EXERCISE DESCRIPTION —
Look at the entries below and reproduce them exactly.
══ SOURCE MATERIAL ══
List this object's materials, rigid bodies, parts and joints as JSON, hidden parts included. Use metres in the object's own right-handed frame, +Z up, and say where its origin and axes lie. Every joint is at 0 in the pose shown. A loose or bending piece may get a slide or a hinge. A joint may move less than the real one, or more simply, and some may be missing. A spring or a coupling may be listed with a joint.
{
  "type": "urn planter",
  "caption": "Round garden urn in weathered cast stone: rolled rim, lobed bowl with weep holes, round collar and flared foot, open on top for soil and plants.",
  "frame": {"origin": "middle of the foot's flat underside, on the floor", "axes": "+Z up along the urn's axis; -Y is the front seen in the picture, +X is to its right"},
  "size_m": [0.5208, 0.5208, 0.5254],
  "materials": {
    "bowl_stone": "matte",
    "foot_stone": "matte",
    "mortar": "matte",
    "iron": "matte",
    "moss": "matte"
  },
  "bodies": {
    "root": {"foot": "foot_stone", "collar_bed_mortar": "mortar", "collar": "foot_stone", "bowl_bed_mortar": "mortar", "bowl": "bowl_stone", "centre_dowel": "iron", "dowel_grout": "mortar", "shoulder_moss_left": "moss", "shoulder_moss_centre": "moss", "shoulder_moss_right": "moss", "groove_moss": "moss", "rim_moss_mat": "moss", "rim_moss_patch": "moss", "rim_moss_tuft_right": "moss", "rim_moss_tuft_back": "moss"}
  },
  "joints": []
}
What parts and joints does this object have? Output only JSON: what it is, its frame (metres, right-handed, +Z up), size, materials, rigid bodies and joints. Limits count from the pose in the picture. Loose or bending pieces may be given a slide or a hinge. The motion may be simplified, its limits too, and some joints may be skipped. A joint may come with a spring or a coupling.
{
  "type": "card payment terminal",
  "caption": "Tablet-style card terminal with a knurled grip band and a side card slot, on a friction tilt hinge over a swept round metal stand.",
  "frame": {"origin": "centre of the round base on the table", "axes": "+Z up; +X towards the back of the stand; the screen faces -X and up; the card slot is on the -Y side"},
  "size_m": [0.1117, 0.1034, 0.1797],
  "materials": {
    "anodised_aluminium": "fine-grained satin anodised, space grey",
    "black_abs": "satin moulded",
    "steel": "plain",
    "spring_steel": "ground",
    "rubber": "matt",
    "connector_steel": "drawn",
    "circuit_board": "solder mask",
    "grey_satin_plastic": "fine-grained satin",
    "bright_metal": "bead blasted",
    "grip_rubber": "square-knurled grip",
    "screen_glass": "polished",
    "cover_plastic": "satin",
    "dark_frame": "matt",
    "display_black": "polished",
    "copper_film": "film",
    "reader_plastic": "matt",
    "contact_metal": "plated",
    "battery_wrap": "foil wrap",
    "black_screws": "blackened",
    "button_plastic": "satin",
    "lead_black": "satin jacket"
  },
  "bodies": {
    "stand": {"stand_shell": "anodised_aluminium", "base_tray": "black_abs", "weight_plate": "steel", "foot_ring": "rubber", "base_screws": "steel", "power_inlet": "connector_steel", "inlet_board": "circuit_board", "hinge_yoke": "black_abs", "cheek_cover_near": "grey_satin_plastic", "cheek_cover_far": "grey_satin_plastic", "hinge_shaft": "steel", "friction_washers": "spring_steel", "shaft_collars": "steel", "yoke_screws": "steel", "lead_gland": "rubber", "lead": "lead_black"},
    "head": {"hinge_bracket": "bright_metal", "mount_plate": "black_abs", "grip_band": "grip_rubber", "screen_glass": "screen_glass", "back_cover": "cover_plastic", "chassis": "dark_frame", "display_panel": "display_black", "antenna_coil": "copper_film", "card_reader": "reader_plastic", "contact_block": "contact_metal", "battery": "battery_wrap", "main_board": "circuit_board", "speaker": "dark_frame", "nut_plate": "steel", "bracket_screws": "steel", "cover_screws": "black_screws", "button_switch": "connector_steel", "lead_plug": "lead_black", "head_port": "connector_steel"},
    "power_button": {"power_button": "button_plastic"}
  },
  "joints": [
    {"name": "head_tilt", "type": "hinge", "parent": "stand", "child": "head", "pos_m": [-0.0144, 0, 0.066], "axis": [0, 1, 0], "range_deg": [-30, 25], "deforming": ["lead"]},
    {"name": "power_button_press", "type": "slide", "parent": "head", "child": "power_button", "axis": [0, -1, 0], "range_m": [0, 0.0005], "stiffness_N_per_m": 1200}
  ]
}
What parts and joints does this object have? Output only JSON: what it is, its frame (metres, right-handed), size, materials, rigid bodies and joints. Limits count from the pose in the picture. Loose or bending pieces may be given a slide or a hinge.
═══
OUTPUT OF THE TASK —
List this object's materials, rigid bodies, parts and joints as JSON, hidden parts included. Use metres in the object's own right-handed frame, +Z up, and say where its origin and axes lie. Every joint is at 0 in the pose shown. A loose or bending piece may get a slide or a hinge. A joint may move less than the real one, or more simply, and some may be missing. A spring or a coupling may be listed with a joint.
{
  "type": "urn planter",
  "caption": "Round garden urn in weathered cast stone: rolled rim, lobed bowl with weep holes, round collar and flared foot, open on top for soil and plants.",
  "frame": {"origin": "middle of the foot's flat underside, on the floor", "axes": "+Z up along the urn's axis; -Y is the front seen in the picture, +X is to its right"},
  "size_m": [0.5208, 0.5208, 0.5254],
  "materials": {
    "bowl_stone": "matte",
    "foot_stone": "matte",
    "mortar": "matte",
    "iron": "matte",
    "moss": "matte"
  },
  "bodies": {
    "root": {"foot": "foot_stone", "collar_bed_mortar": "mortar", "collar": "foot_stone", "bowl_bed_mortar": "mortar", "bowl": "bowl_stone", "centre_dowel": "iron", "dowel_grout": "mortar", "shoulder_moss_left": "moss", "shoulder_moss_centre": "moss", "shoulder_moss_right": "moss", "groove_moss": "moss", "rim_moss_mat": "moss", "rim_moss_patch": "moss", "rim_moss_tuft_right": "moss", "rim_moss_tuft_back": "moss"}
  },
  "joints": []
}
What parts and joints does this object have? Output only JSON: what it is, its frame (metres, right-handed, +Z up), size, materials, rigid bodies and joints. Limits count from the pose in the picture. Loose or bending pieces may be given a slide or a hinge. The motion may be simplified, its limits too, and some joints may be skipped. A joint may come with a spring or a coupling.
{
  "type": "card payment terminal",
  "caption": "Tablet-style card terminal with a knurled grip band and a side card slot, on a friction tilt hinge over a swept round metal stand.",
  "frame": {"origin": "centre of the round base on the table", "axes": "+Z up; +X towards the back of the stand; the screen faces -X and up; the card slot is on the -Y side"},
  "size_m": [0.1117, 0.1034, 0.1797],
  "materials": {
    "anodised_aluminium": "fine-grained satin anodised, space grey",
    "black_abs": "satin moulded",
    "steel": "plain",
    "spring_steel": "ground",
    "rubber": "matt",
    "connector_steel": "drawn",
    "circuit_board": "solder mask",
    "grey_satin_plastic": "fine-grained satin",
    "bright_metal": "bead blasted",
    "grip_rubber": "square-knurled grip",
    "screen_glass": "polished",
    "cover_plastic": "satin",
    "dark_frame": "matt",
    "display_black": "polished",
    "copper_film": "film",
    "reader_plastic": "matt",
    "contact_metal": "plated",
    "battery_wrap": "foil wrap",
    "black_screws": "blackened",
    "button_plastic": "satin",
    "lead_black": "satin jacket"
  },
  "bodies": {
    "stand": {"stand_shell": "anodised_aluminium", "base_tray": "black_abs", "weight_plate": "steel", "foot_ring": "rubber", "base_screws": "steel", "power_inlet": "connector_steel", "inlet_board": "circuit_board", "hinge_yoke": "black_abs", "cheek_cover_near": "grey_satin_plastic", "cheek_cover_far": "grey_satin_plastic", "hinge_shaft": "steel", "friction_washers": "spring_steel", "shaft_collars": "steel", "yoke_screws": "steel", "lead_gland": "rubber", "lead": "lead_black"},
    "head": {"hinge_bracket": "bright_metal", "mount_plate": "black_abs", "grip_band": "grip_rubber", "screen_glass": "screen_glass", "back_cover": "cover_plastic", "chassis": "dark_frame", "display_panel": "display_black", "antenna_coil": "copper_film", "card_reader": "reader_plastic", "contact_block": "contact_metal", "battery": "battery_wrap", "main_board": "circuit_board", "speaker": "dark_frame", "nut_plate": "steel", "bracket_screws": "steel", "cover_screws": "black_screws", "button_switch": "connector_steel", "lead_plug": "lead_black", "head_port": "connector_steel"},
    "power_button": {"power_button": "button_plastic"}
  },
  "joints": [
    {"name": "head_tilt", "type": "hinge", "parent": "stand", "child": "head", "pos_m": [-0.0144, 0, 0.066], "axis": [0, 1, 0], "range_deg": [-30, 25], "deforming": ["lead"]},
    {"name": "power_button_press", "type": "slide", "parent": "head", "child": "power_button", "axis": [0, -1, 0], "range_m": [0, 0.0005], "stiffness_N_per_m": 1200}
  ]
}
What parts and joints does this object have? Output only JSON: what it is, its frame (metres, right-handed), size, materials, rigid bodies and joints. Limits count from the pose in the picture. Loose or bending pieces may be given a slide or a hinge.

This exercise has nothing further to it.